Everyone has heard of smash rooms and escape rooms. The new kid on the block? Challenge rooms. And Sydney has its own version in a nearby warehouse. Developed by the Funlab team (the creators of the mini-golf chain Holey Moley), visitors tocan choose between five, 10 or 15 games (with the full course taking around 2.5 hours), and the rooms themed around board games like Scrabble and Twister, historic events like Titanic, or just crazy concepts like The Floor is Lava. Bar snacks and cocktails are available, making it a competitive yet fun night out with friends.
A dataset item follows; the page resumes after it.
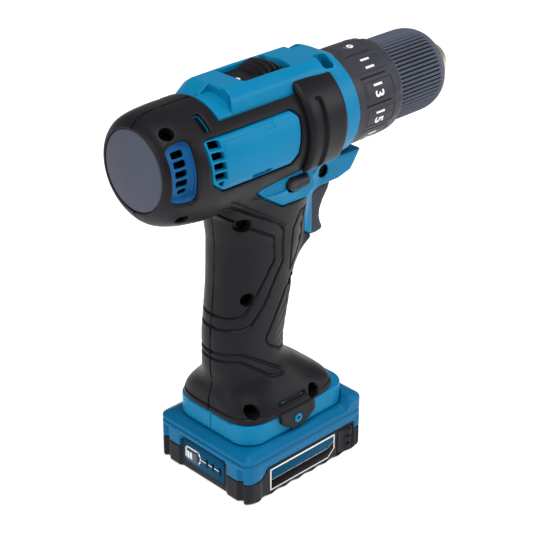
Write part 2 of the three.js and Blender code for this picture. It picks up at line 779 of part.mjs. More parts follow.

Feeling thirsty following the interactive games? Head to Yulli's Brews, a taproom and brewery less than a five-minute drive away. The menu is brimming with delightful vegan bar snacks, such as kimchi dumplings and gyros stuffed with grilled eggplant, and board games and late-night live music will keep everyone entertained.
DAY FOUR: Parramatta & Sydney Olympic Park
Today it’s time to head west. Parramatta has a diverse and rapidly growing cafe scene and one of the newest players is Misc, a trendy restaurant nestled into Parramatta Park with a menu and interiors tailor-made for Instagram. If you’re looking for a more humble and homey setting, then settle into Circa Espresso in central Parramatta. The cafe is a local institution that’s been winning awards for its coffee and Middle Eastern-influenced fare since opening in 2010. After breakfast, go explore. The park where you started the day overlooks Parramatta River and it’s full of World Heritage-listed colonial sites, including Elizabeth Farm and , some of the oldest colonial buildings in Australia. In the city centre check out the local theatre and arts scene.
Just next to Parramatta is one of Sydney’s most bustling street food scenes, Harris Park, also known as Little India. Wigram Street is the main street, where the heritage federation homes have been refitted as restaurants or street food pop-ups selling flatbreads, sweets and fried snacks. Try favourites such as Chatkazz, Dosa Hut and Ginger Indian Restaurant.
Just a few train stops from Harris Park is Sydney Olympic Park, an adventure playground for both international competitors and amateur athletes. Jump into the pool at the Aquatic Centre and see how close you can get to Ian Thorpe’s record, then head to the Archery Centre to see how many attempts you need to take to replicate Simon Fairweather’s gold medal-winning score.
Sydney Olympic Park is also home to one of the most storied stadiums in the country, Stadium Australia. Sporting fans will get a thrill out of visiting the epic stadiums that hosted the 2000 Sydney Olympic Games, which are now open to the public. A 10-minute drive away, those needing to blow off some steam (in a healthy way) should also check out Smash Room City, where you can smash all the TVs, glassware and ceramics with a sledgehammer. Four people are allowed in the room at a time, everyone is fitted out in safety gear beforehand, and you get to pick your preferred rage tunes before heading in.
Head for dinner at Burwood Chinatown, just two stops away by train. This neon-lit food precinct has become a popular spot for late-night snacking, with traditional restaurants and more than 30 street food stalls hawking everything from guo kui (clay oven-baked flatbreads), lamb skewers, sweet egg waffles, bubble teas and more.
DAY FIVE: Inner West
The last day in Sydney is an exploration of the inner west, an area historically known for artistic communities and early European migration, and now for its thriving community, diverse eats and late-night options. Start in Newtown at an innovative but comfy cafe like Rising Sun Workshop (Asian-inspired breakfasts next to a motorcycle workshop) or Soulmate Coffee (a relaxed space with great sandwiches and breakfast burgers). Then take a few minutes to explore either the cute, leafy Newtown backstreets or bustling King Street for vintage shops, music stores and a huge range of snack options.
Newtown has one of the best escape rooms in Australia, Cipher Room. Check out this international award-winner for a range of immersive puzzles suitable for newbies or escape room veterans. For lunch, take a short train or bus ride to Marrickville, a hip neighbourhood where Greek, Vietnamese and Sydney’s art communities mix. Both Marrickville and Illawarra Roads are dotted with excellent Vietnamese restaurants such as VN Street Foods and Banh Cuon Ba Oanh, but for Greek, the iconic Corinthian Rotisserie, which has been serving Marrickville’s Greek community for four decades, is a must-try. Then, just up the road, finish your meal at old-school gelateria, Gelato Franco.
Marrickville has more breweries than most cities, so to end this epic five days in Sydney, tour through the best. Starting at the southern end, pop into Batch Brewing Company then The Bob Hawke Beer & Leisure Centre next door (grab a bowl of noodles and a plate of dumplings while you’re there). Just up the road is the beer garden of Philter Brewing and the warehouse brewery Sauce Brewing Co. The final two, just another few blocks down the road, are the award winning Grifter Brewing Co and the one-of-a-kind wild fermented sour beers at Wildflower. Finally, go one more block to Vic on The Park, a lively pub with a charcoal grill, multiple screens to watch games and basketball courts (set in a former car park) to play hoops with your friends.